Quando pensamos nas inteligências e assistentes virtuais mais conhecidas, como Alexa, da Amazon; Siri, do iPhone; e até mesmo Bia, do Bradesco; Lu, da Magazine Luiza; e Nat, da Natura, é possível notar um ponto em comum entre elas: todas possuem características femininas. A Siri, por exemplo, diz que não tem gênero, quando perguntada sobre seu sexo, mas a voz que responde aos comandos dos usuários é feminina, não há dúvidas quanto a isso. Gerente de engenharia de software no Shell Box – Raízen, Fabiane Araújo conta que a Amazon, uma das precursoras no segmento, diz ter escolhido uma voz feminina para a Alexa baseado em pesquisas realizadas pela própria empresa, que apontaram que as vozes femininas são mais agradáveis e acolhedoras, o que facilitaria uma conexão emocional.
No entanto, isso tem uma justificativa cultural e social, não biológica. – Há uma percepção do lugar da mulher em uma divisão sexual do trabalho e do cuidado como exclusivamente feminina – explica Marusa Silva, doutora em Sociologia Política e professora de Sociologia da Universidade Cândido Mendes. Ou seja, se profissões administrativas como auxiliares, secretárias e assistentes costumam ser exercidas por mulheres, os fabricantes de assistentes digitais serão influenciados por essas expectativas sociais, fazendo com que a tecnologia reproduza esses estereótipos de gênero. “Além disso, o que se espera de uma assistente virtual é que ela seja amigável e não ameaçadora; prestativa e não dominante. Comportamentos e características que a sociedade projeta nas mulheres”, acrescenta a professora.

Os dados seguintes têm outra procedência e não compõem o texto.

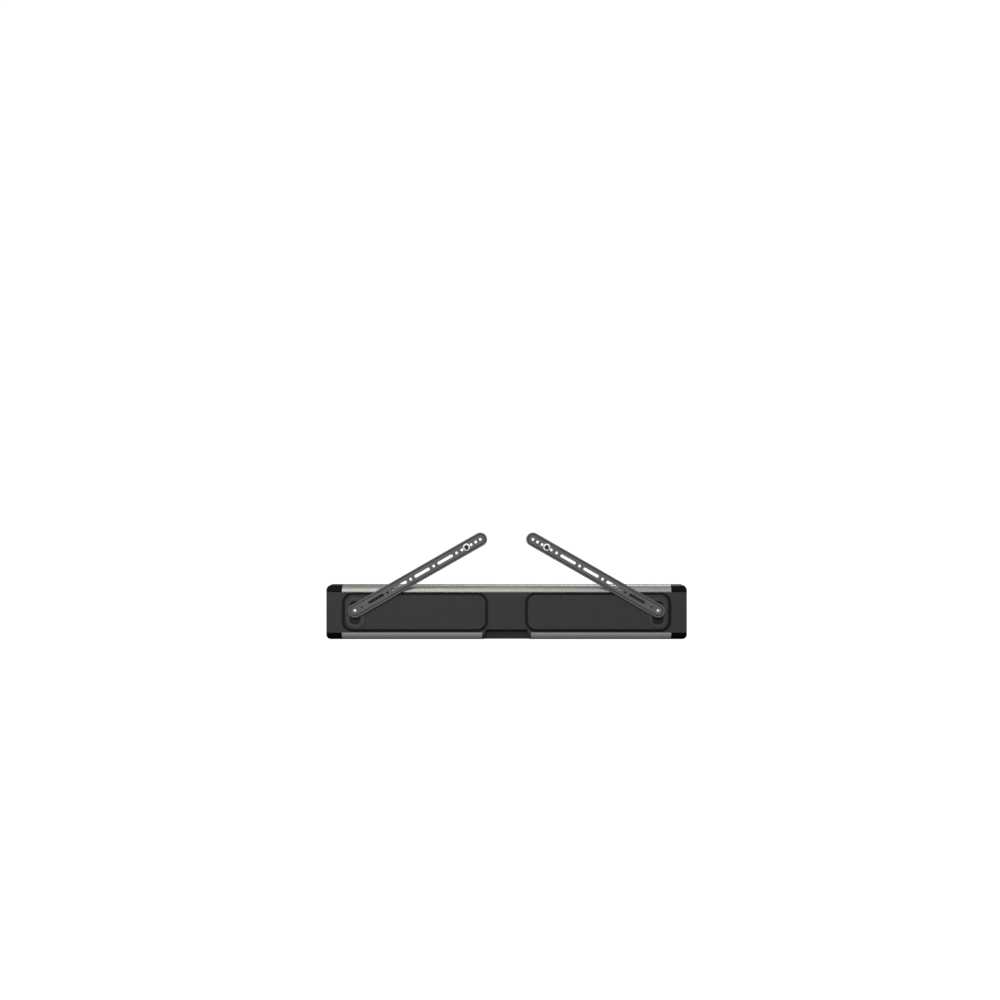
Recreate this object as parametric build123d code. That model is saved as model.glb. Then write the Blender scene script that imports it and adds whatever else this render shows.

“O gênero é produzido culturalmente. Homens e mulheres são socializados a partir de referências de gênero socialmente aceitas. É assim, por exemplo, que a maioria das pessoas relaciona as mulheres ao cuidado, à maternidade e à delicadeza. A prevalência de vozes femininas nas inteligências artificiais, de certo modo, reforça o estereótipo da mulher sempre ‘à disposição’, respondendo às indagações passivamente. Essas inteligências artificiais são programas para performar certos constructos do gênero feminino e normalizam percepções sociais em torno do papel da mulher.”
ATÉ ELAS SOFREM ASSÉDIO
Por terem características e, às vezes, aparência feminina, as assistentes virtuais chegam até a sofrer com problemas que afetam as mulheres, como o assédio. O Bradesco precisou atualizar as respostas da Bia, utilizada para ajudar o usuário com dúvidas frequentes, para combater o assédio moral e sexual que ela sofria dos clientes. “Dessa forma, agora a inteligência artificial está pronta para dar respostas coerentes sobre o posicionamento em relação ao assédio”, conta Fabiane. A mestre em Sistemas Aplicados à Engenharia e a Gestão ainda informou que a UNESCO publicou um relatório intitulado “I’d Blush If I Could”, para examinar a questão da desigualdade de gênero na tecnologia de inteligência artificial, incluindo assistentes virtuais como a Alexa: – O relatório afirma que a escolha de uma voz feminina para assistentes virtuais pode reforçar estereótipos de gênero e perpetuar desigualdades de gênero. O relatório também recomenda que as empresas e governos encerrem a prática de fazer assistentes digitais femininos por padrão. As Big Techs, como chamamos as grandes empresas de tecnologia, têm disponibilizado uma segunda voz masculina, mas a feminina ainda vem por padrão de fábrica – ressalta.
O FUTURO É LOGO ALI
Para garantir uma representação mais equitativa de vozes nas inteligências artificiais, Fabiane acredita que o tema precisa ser abordado em fóruns mais amplos, de modo que a comunidade de tecnologia perceba essa questão e possa realizar mudanças. “Acredito que precisamos de grandes atitudes, para realmente termos resultado”, pontua. Hoje, as discussões ainda são tímidas, com poucos artigos e rodas de discussões sobre o tema. No entanto, a engenheira mantém boas expectativas: “Como mulher, que trabalha há 14 anos no segmento de tecnologia e só viu movimentos em prol da inclusão das mulheres acontecerem nos últimos cinco anos, mas de forma acelerada, sinto esperança quando olho para os próximos anos, de que teremos um futuro diferente.” Para que haja alguma mudança nesse cenário, Marusa acredita que o caminho é através de mais diversidade na indústria tecnológica. “Não é novidade que esse nicho tem uma maior presença masculina. Nas maiores empresas da área nos Estados Unidos, as mulheres ocupam uma em cada quatro vagas”, ressalta.
“A história de mulheres pioneiras que abriram caminho na ciência, na tecnologia, nas artes foi diluída, ofuscada, passaram por um processo de apagamento. É preciso capturar essas contribuições e garantir que os modelos de AI possam, a partir disso, criar resultados mais equitativos.”